Ulcinj, with about 12,000 residents, mainly Albanian-speaking and Muslim, is best known for its city fortress, dating from the Renaissance, and its wide Adriatic Sea beaches, including a nude spa notorious in the region. Leaders of the official and moderate Islamic religious community in the town complained to local media as well as RFE/RL that Wahhabis had threatened and physically attacked local imams, and invaded administrative meetings. Avdo Goran, chairman of the directing board of the Islamic Community in the city, said he had heard of threats to non-radical imams but not of physical attacks.
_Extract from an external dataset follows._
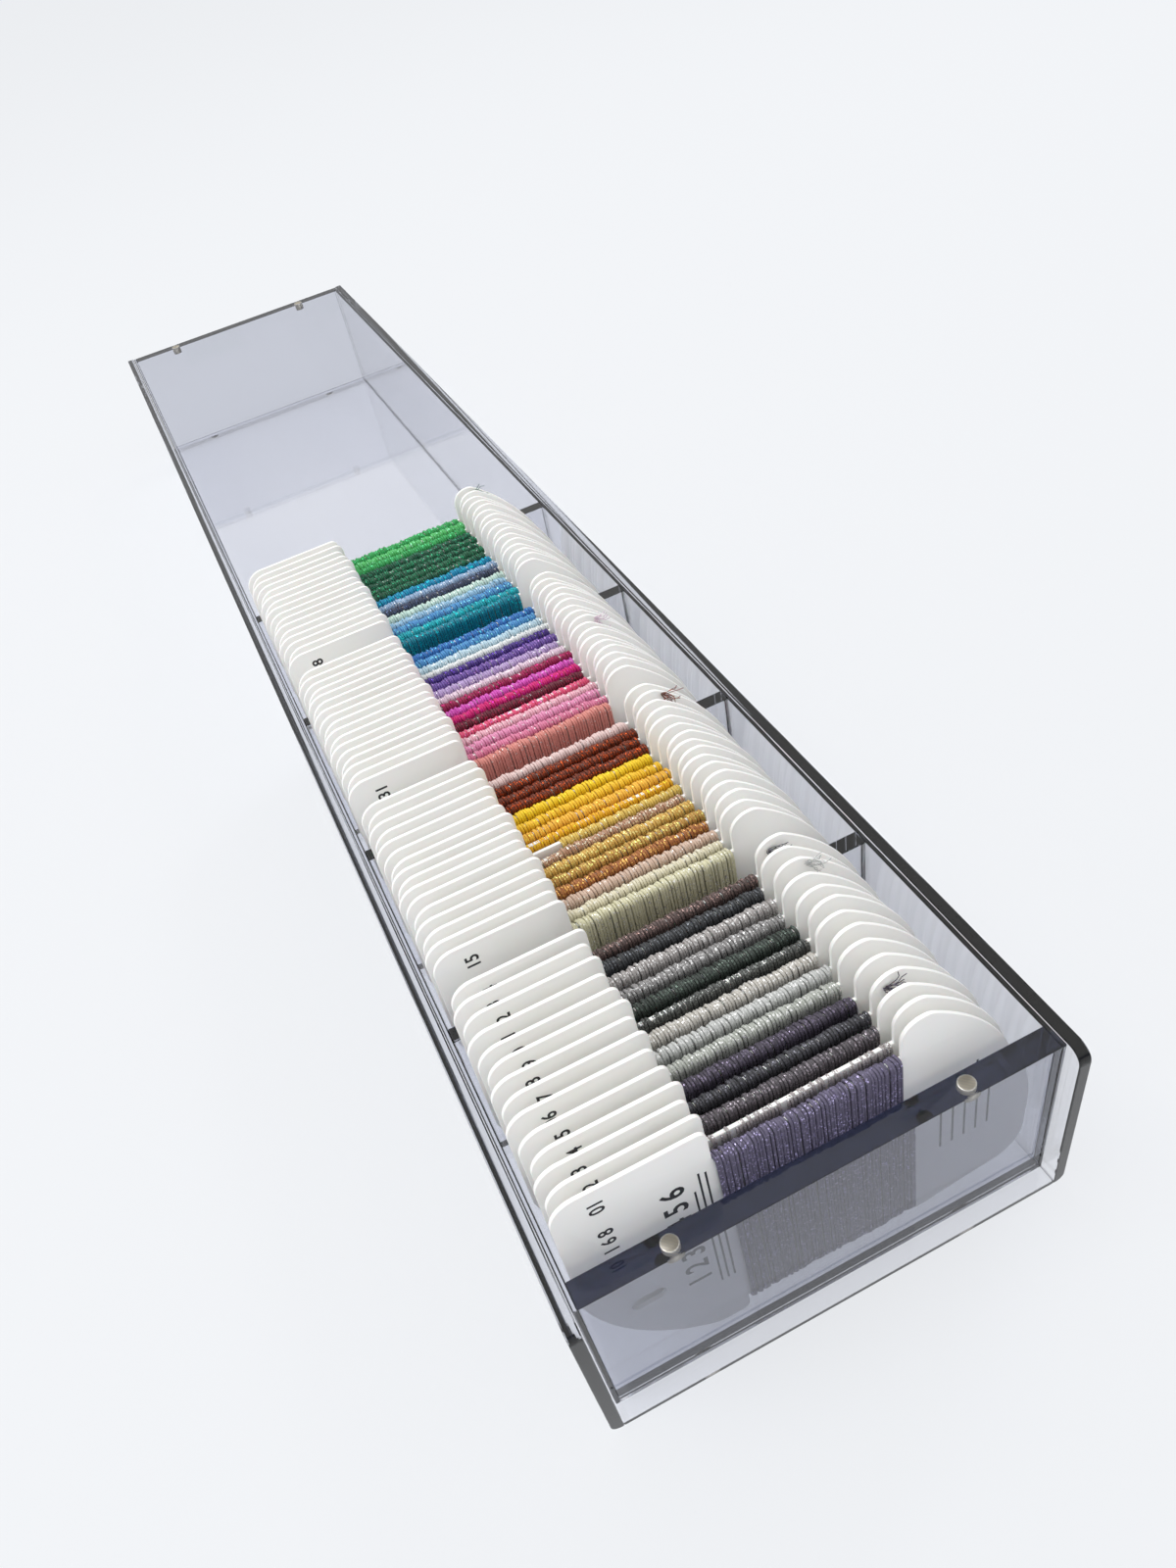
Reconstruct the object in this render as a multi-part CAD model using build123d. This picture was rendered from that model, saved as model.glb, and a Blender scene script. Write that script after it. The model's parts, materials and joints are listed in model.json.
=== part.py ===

Mustafa Canka, a Muslim journalist from Ulcinj, blamed Islamic officials for “institutional weakness, idleness and neglect, based on personal interests and selfishness.” He described the local Muslims as afflicted by “disorientation, inadequate response to contemporary problems, and ignorance.” Canka denounced Wahhabism as “a kind of Islam that when seen from one side appears strong and monolithic, but which is sterile and unproductive.” He said the radicals now have many supporters, but that their influence will not endure. He repeated his criticism of local Muslim religious functionaries, who he said were trained in the local form of Islam and did not recognize the danger when they “opened the door wide” to radical newcomers. Montenegro is mainly a Christian country and its Muslim minorities, both Slav and Albanian, have had few conflicts with the Christian majority for generations.

Islamist radicals continue their efforts to penetrate every country where Muslims live. In the Balkans, their appeal to ordinary Muslims is limited, thanks to local resentment of outsiders and a desire to avoid new conflicts. But as the Gaza flotilla showed, even small numbers of extremists can cause big problems.